On the Biology of a Large Language Model
Interesting research from Anthropic:
The black-box nature of [LLMs] is increasingly unsatisfactory as they advance in intelligence and are deployed in a growing number of applications. Our goal is to reverse engineer how these models work on the inside, so we may better understand them and assess their fitness for purpose. [...]
In recent years, many research groups have made exciting progress on tools for probing the insides of language models. These methods have uncovered representations of interpretable concepts – “features” – embedded within models’ internal activity. Just as cells form the building blocks of biological systems, we hypothesize that features form the basic units of computation inside models.
However, identifying these building blocks is not sufficient to understand the model; we need to know how they interact.
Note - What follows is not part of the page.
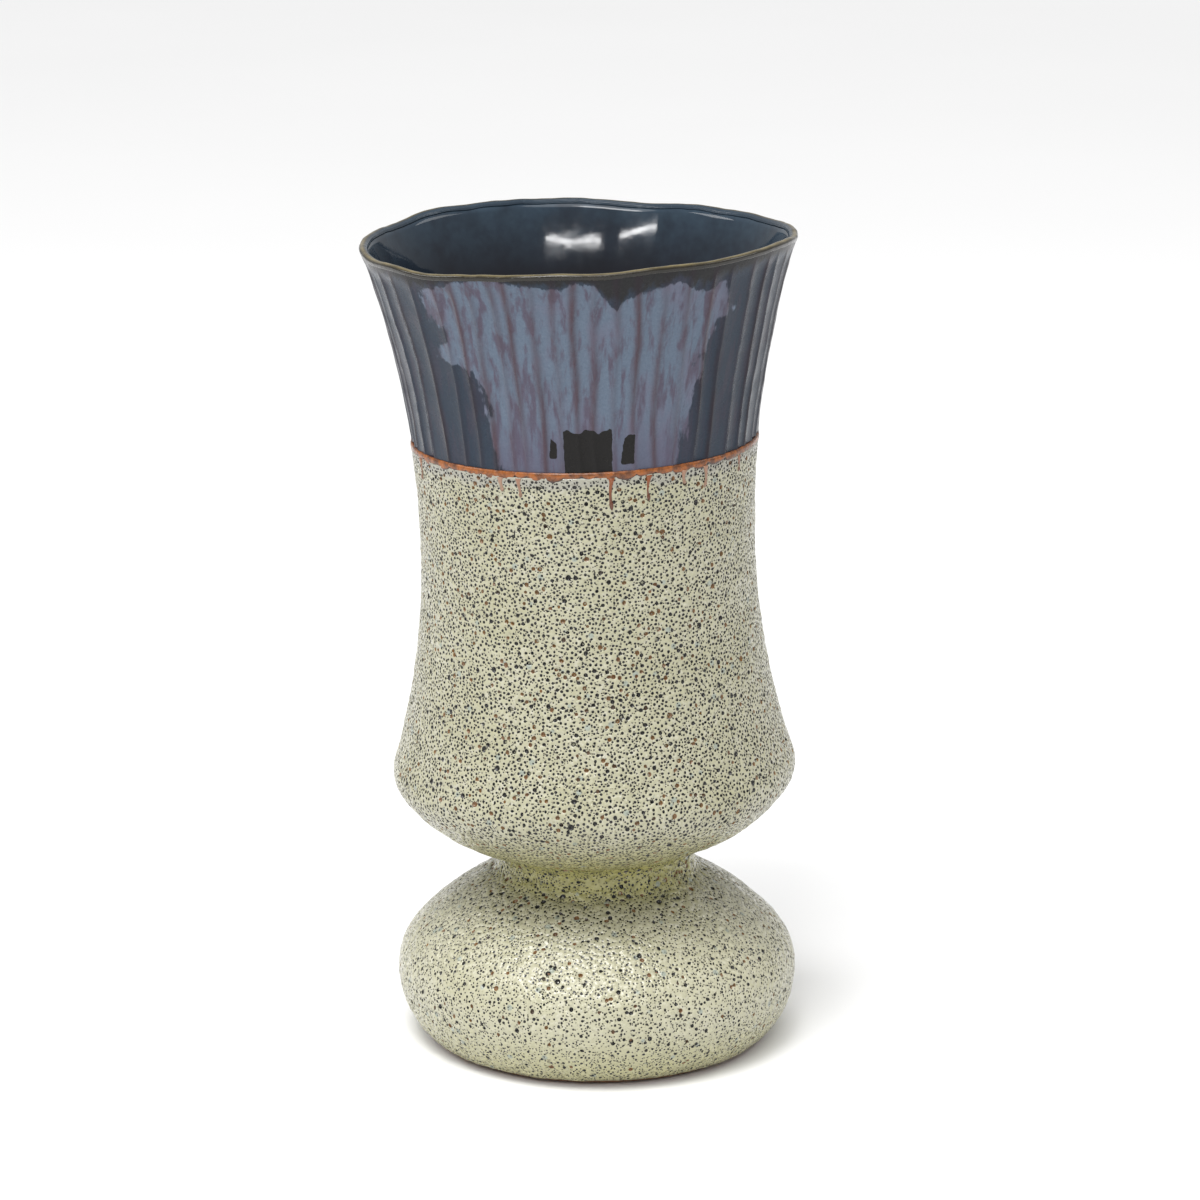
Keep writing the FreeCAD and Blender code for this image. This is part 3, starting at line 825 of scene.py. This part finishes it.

In our companion paper, Circuit Tracing: Revealing Computational Graphs in Language Models, we build on recent work (e.g. ) to introduce a new set of tools for identifying features and mapping connections between them – analogous to neuroscientists producing a “wiring diagram” of the brain. We rely heavily on a tool we call attribution graphs, which allow us to partially trace the chain of intermediate steps that a model uses to transform a specific input prompt into an output response. Attribution graphs generate hypotheses about the mechanisms used by the model, which we test and refine through follow-up perturbation experiments.